Deborah Kerr plays Bridie Quilty, a young Irish woman who was brought up to despise the British. Its 1944 and Ireland has stayed neutral in WWII. When she reaches her majority she is determined to join the IRA and fight against the Brits. She travels to Dublin to seek out the IRA and is rebuffed, but is recruited by, unknown to her, a German spy. Raymond Huntley, a great English character actor, plays the spy. He has her finding out information as a worker in a pub, next to a British army base just across the border. Unexpectedly, she meets a young Army offficer (Trevor Howard) who is in counter-intelligence, and then comes across a great secret which, she is told, must be delivered to an agent she thinks is fighting against the Brits on behalf of the Irish, but is actually a sleeper Nazi. Bridie's adventures are many, some romantic (although she can't stand the idea of falling for a British officer), some funny, some dangerous. The conclusion, where if Bridie is caught on the Northern Ireland side of the border she'll be hanged, but if she can cross the border to Ireland she'll be safe, is a nice little drama of its own. It causes a quandry of conscience for Howard, and is resolved neatly.

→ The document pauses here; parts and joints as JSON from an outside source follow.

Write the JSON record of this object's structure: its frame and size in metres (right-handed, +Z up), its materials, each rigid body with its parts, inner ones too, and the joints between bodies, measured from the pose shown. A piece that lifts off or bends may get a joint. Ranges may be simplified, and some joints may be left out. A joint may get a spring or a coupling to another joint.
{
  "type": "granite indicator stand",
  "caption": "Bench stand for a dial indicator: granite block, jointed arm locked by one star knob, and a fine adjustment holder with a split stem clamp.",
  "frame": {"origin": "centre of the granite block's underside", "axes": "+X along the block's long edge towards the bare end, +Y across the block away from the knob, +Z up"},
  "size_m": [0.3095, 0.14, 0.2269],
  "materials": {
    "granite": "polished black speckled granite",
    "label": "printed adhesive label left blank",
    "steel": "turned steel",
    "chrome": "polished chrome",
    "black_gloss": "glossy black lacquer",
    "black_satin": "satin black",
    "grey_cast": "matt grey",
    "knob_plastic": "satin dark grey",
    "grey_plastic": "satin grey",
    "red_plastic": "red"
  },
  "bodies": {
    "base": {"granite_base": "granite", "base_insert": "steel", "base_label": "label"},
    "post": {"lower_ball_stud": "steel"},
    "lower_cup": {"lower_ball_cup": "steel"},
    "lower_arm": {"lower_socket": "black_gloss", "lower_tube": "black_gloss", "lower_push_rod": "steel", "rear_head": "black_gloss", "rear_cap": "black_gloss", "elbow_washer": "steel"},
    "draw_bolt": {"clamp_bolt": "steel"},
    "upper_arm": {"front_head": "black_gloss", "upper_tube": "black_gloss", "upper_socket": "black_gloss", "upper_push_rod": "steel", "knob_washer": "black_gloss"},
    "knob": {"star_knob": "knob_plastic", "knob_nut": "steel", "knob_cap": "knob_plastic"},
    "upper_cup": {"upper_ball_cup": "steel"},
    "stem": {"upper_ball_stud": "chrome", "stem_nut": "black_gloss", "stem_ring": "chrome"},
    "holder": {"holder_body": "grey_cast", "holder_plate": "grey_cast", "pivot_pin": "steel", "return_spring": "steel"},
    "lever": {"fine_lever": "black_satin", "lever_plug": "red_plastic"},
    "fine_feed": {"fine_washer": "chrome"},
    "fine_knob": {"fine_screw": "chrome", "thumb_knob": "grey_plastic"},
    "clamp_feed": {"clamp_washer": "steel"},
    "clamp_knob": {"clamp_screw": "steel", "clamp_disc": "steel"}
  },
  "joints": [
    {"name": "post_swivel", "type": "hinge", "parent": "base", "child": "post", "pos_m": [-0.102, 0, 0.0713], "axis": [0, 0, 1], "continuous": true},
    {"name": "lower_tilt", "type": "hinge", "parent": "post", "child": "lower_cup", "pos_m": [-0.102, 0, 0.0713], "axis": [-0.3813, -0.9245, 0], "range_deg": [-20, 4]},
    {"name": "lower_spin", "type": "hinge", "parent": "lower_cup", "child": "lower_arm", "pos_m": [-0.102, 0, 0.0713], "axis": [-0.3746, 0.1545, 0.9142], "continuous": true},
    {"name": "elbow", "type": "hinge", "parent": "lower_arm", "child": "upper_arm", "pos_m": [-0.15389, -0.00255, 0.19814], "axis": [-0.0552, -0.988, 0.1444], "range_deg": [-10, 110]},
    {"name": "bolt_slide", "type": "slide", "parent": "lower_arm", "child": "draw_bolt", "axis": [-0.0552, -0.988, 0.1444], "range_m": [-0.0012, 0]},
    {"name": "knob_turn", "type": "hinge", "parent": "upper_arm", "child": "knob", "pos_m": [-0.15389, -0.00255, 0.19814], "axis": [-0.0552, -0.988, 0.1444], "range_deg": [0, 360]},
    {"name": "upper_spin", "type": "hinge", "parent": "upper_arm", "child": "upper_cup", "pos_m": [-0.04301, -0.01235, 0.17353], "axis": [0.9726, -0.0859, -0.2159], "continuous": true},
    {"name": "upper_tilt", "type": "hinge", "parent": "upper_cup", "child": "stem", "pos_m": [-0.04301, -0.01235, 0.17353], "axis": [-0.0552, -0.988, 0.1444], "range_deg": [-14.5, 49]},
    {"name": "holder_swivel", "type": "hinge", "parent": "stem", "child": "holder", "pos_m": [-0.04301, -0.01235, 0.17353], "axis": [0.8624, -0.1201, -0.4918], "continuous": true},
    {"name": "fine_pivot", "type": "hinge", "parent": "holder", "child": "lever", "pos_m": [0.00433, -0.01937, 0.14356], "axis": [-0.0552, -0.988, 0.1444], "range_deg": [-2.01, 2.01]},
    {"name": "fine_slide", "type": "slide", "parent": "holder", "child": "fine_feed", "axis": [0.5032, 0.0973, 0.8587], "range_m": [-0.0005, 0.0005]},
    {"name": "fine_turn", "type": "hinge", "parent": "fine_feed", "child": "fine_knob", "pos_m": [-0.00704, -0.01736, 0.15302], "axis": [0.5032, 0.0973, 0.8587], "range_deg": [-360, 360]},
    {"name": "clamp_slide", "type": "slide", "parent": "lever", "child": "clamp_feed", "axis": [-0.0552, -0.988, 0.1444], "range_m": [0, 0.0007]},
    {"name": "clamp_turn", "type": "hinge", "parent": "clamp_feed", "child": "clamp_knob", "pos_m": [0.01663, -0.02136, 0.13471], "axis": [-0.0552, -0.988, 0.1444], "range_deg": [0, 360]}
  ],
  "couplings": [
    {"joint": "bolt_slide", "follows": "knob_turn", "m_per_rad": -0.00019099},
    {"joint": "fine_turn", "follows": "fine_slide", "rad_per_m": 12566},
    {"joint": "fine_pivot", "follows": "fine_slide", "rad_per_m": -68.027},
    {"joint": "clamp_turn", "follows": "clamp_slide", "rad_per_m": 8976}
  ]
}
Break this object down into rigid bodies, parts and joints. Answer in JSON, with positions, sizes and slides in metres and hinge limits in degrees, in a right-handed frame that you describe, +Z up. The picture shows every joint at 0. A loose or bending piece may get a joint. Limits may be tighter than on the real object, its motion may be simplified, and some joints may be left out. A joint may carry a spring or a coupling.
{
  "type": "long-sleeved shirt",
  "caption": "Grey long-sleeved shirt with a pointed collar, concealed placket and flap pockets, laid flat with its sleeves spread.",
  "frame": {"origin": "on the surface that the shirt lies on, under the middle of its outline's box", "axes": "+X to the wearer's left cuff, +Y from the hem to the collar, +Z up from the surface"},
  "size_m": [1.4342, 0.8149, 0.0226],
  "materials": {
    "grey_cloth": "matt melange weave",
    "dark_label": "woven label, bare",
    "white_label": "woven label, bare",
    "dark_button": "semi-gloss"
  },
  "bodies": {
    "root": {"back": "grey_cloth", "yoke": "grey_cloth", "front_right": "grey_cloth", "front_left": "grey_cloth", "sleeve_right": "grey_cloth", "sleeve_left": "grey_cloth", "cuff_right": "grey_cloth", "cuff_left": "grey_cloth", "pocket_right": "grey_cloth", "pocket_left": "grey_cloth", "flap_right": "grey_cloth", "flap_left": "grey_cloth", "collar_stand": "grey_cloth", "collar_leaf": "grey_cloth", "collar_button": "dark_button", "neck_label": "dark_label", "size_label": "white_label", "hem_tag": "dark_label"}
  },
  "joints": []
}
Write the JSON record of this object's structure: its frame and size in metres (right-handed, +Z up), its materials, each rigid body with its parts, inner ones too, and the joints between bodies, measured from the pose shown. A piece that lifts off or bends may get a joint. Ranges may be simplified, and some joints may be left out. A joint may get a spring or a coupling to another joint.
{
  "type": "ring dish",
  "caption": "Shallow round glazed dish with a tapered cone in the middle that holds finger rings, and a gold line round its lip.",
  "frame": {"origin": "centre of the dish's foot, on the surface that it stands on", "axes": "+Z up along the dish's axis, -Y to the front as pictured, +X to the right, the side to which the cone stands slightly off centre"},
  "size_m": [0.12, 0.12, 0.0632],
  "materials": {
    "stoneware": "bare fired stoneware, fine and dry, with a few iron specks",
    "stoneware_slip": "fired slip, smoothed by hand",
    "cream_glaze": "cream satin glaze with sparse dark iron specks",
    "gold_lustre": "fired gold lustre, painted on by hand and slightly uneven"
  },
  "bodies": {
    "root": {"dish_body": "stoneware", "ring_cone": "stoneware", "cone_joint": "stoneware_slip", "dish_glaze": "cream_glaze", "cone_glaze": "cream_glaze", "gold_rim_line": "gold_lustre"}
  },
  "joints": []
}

This is a charming and expertly made movie. Deborah Kerr, at 24, brings glowing naivete to the part. After Kerr made this and Black Narcissus (1947), she was off to the USA.
Launder and Gilliat's films read like a roster of quality and craftsmanship. Among them are The Lady Vanishes, Night Train to Munich, The Rake's Progress, Green for Danger, The Belles of St. Trinian's, The Green Man, Geordie and Young Mr. Pitt. Except for The Lady Vanishes, none are out on DVD in the U.S. and should be.